What Jesus Endured

Even though I mention Jesus often enough around here, it’s very rare that I have a post that is focused mostly (or even solely) around him. Big oversight there. Going to start correcting that.

Anyway, today I was reminding myself (as I try to do from time to time) that Jesus’ flogging and crucifixion are nothing to be taken lightly. The worst thing he had to do for us was bear all sins of humanity, past, present and future and suffer a temporary separation from God, his own father, with whom he had been in constant spiritual contact up until that point. But there is no way for mere mortals like us to understand that kind of suffering. It really has no parallel.
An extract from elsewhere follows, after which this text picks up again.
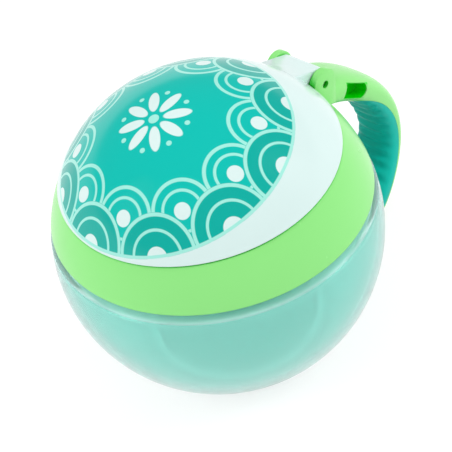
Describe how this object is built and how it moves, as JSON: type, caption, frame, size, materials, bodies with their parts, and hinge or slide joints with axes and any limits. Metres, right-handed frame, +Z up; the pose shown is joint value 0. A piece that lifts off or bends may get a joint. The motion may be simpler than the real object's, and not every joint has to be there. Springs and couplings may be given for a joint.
{
  "type": "snack container",
  "caption": "Round toddler snack container: translucent bowl, screw-on collar with side handle, hinged domed lid and soft slit flaps.",
  "frame": {"origin": "centre of the flat base", "axes": "+Z up along the axis of the bowl and its neck, +X towards the handle"},
  "size_m": [0.1324, 0.1, 0.0916],
  "materials": {
    "bowl_plastic": "translucent gloss moulding",
    "collar_plastic": "gloss moulding",
    "grip_rubber": "soft satin over-moulding",
    "flap_rubber": "soft matt",
    "lid_plastic": "gloss moulding with a printed field",
    "pin_steel": "plain drawn wire"
  },
  "bodies": {
    "bowl": {"bowl": "bowl_plastic"},
    "insert": {"flap_insert": "flap_rubber"},
    "collar": {"collar": "collar_plastic", "handle_grip": "grip_rubber", "hinge_pin": "pin_steel"},
    "lid": {"lid": "lid_plastic"}
  },
  "joints": [
    {"name": "thread_lift", "type": "slide", "parent": "bowl", "child": "insert", "axis": [0, 0, 1], "range_m": [0, 0.00675]},
    {"name": "collar_twist", "type": "hinge", "parent": "insert", "child": "collar", "pos_m": [0, 0, 0.06], "axis": [0, 0, 1], "range_deg": [0, 270]},
    {"name": "lid_hinge", "type": "hinge", "parent": "collar", "child": "lid", "pos_m": [0.04285, 0, 0.07014], "axis": [0, 1, 0], "range_deg": [0, 110]}
  ],
  "couplings": [
    {"joint": "thread_lift", "follows": "collar_twist", "m_per_rad": 0.0014324}
  ]
}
But what we can appreciate is the physical and emotional suffering Jesus went through. We don’t have to have gone through something as serious as what Jesus did to appreciate how bad it was.

Problem is, we need to actually make ourselves do it.

Otherwise, we just think, He hung on a cross for a few hours. Big deal. We may not say it, but it’s what we think, really. We gloss over it and that is a kind of disrespect. Son of Blue saw The Passion of the Christ a couple years ago and he said that he cried as he saw the character of Jesus in the movie suffer. I haven’t seem the movie yet, but I know it’s something I should do soon. (yes, I have my own wimping out that I need to get over.)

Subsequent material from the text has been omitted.